THE PROBLEM
Go through the material below and copy all lines with "parts".
--- SOURCE DATA ---
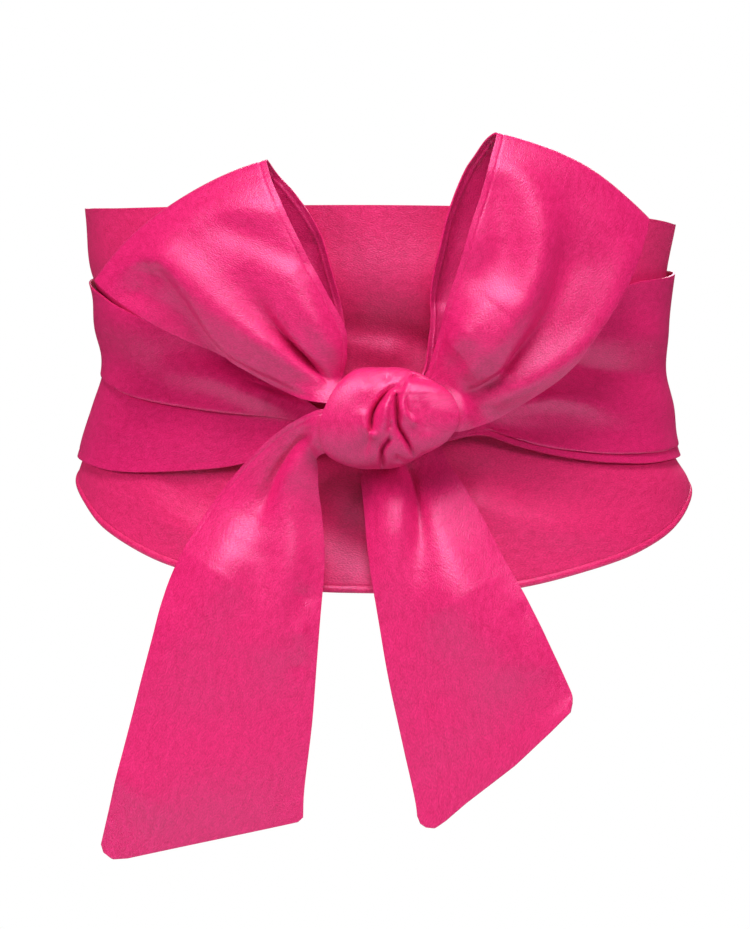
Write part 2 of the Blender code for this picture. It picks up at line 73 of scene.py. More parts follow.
# %% [markdown]
# Curves through a few numbers
#
# A garment maker draws a smooth line through a few measured marks. The same is done
# here: a short table holds the marks, and a cubic curve runs through them. Any
# number of points can then be read from it, few for a draft and many for a fine mesh.

# %% Smooth lines through marks
def cubic(keys, values, at):
    """Smooth curve through the values at the keys; values may be points or rows of points."""
    keys = np.asarray(keys, float)
    values = np.asarray(values, float)
    shape = (-1,) + (1,) * (values.ndim - 1)
    step = np.diff(keys).reshape(shape)
    chord = np.diff(values, axis=0) / step
    inner = (chord[:-1] * step[1:] + chord[1:] * step[:-1]) / (step[:-1] + step[1:])
    slope = np.concatenate([chord[:1], inner, chord[-1:]])
    at = np.clip(np.atleast_1d(np.asarray(at, float)), keys[0], keys[-1])
    i = np.clip(np.searchsorted(keys, at, side="right") - 1, 0, len(keys) - 2)
    t = ((at - keys[i]) / (keys[i + 1] - keys[i])).reshape(shape)
    rise = slope[i] * step[i]
    land = slope[i + 1] * step[i]
    low = values[i]
    gap = values[i + 1] - low
    return low + t * rise + t**2 * (3 * gap - 2 * rise - land) + t**3 * (rise + land - 2 * gap)


def column(table, name):
    return [getattr(row, name) for row in table]


def spread(count, margin, inside):
    """Shares from 0 to 1 across a cloth, crowded near both edges where the sewing is."""
    middle = count - 2 * inside
    parts = [
        np.linspace(0, margin, inside + 1)[:-1],
        np.linspace(margin, 1 - margin, middle + 1),
        np.linspace(1 - margin, 1, inside + 1)[1:],
    ]
    return np.concatenate(parts)


def through_rows(rows, along):
    """Smooth surface through cross-sections, spaced by the distance between them."""
    rows = np.asarray(rows, float)
    step = np.linalg.norm(np.diff(rows, axis=0), axis=2).mean(axis=1)
    keys = np.concatenate([[0], np.cumsum(step)])
    return cubic(keys, rows, np.linspace(0, keys[-1], along + 1))


print("a curve through 0, 1, 0 is", float(cubic([0, 1, 2], [0, 1, 0], 0.5)[0]), "at 0.5")

# %% [markdown]
# The body that nobody sees
#
# A worn sash keeps the form of a waist and the start of the hips. That form is never
# built. It is a rule that says how far the cloth stands out at each height, to the
# left, to the right and in front. An ellipse joins these reaches.

# %% Waist and hip
BodyRow = namedtuple("BodyRow", "z left right depth")
BODY = [
    BodyRow(-100, 142.0, 141.0, 103.0),
    BodyRow(-75, 139.3, 138.0, 100.0),
    BodyRow(-58, 136.5, 135.6, 97.5),
    BodyRow(-46, 135.0, 133.4, 95.0),
    BodyRow(-36, 131.8, 127.4, 93.2),
    BodyRow(-28, 129.8, 124.9, 91.3),
    BodyRow(-14, 125.4, 123.2, 88.5),
    BodyRow(0, 121.4, 120.0, 87.0),
    BodyRow(20, 123.6, 121.2, 88.0),
    BodyRow(34, 124.4, 122.4, 89.5),
    BodyRow(48, 128.2, 124.2, 91.2),
    BodyRow(70, 130.8, 128.4, 92.5),
    BodyRow(95, 133.0, 130.5, 94.0),
]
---
PROBLEM SOLUTION
Write part 2 of the Blender code for this picture. It picks up at line 73 of scene.py. More parts follow.
    parts = [
    return np.concatenate(parts)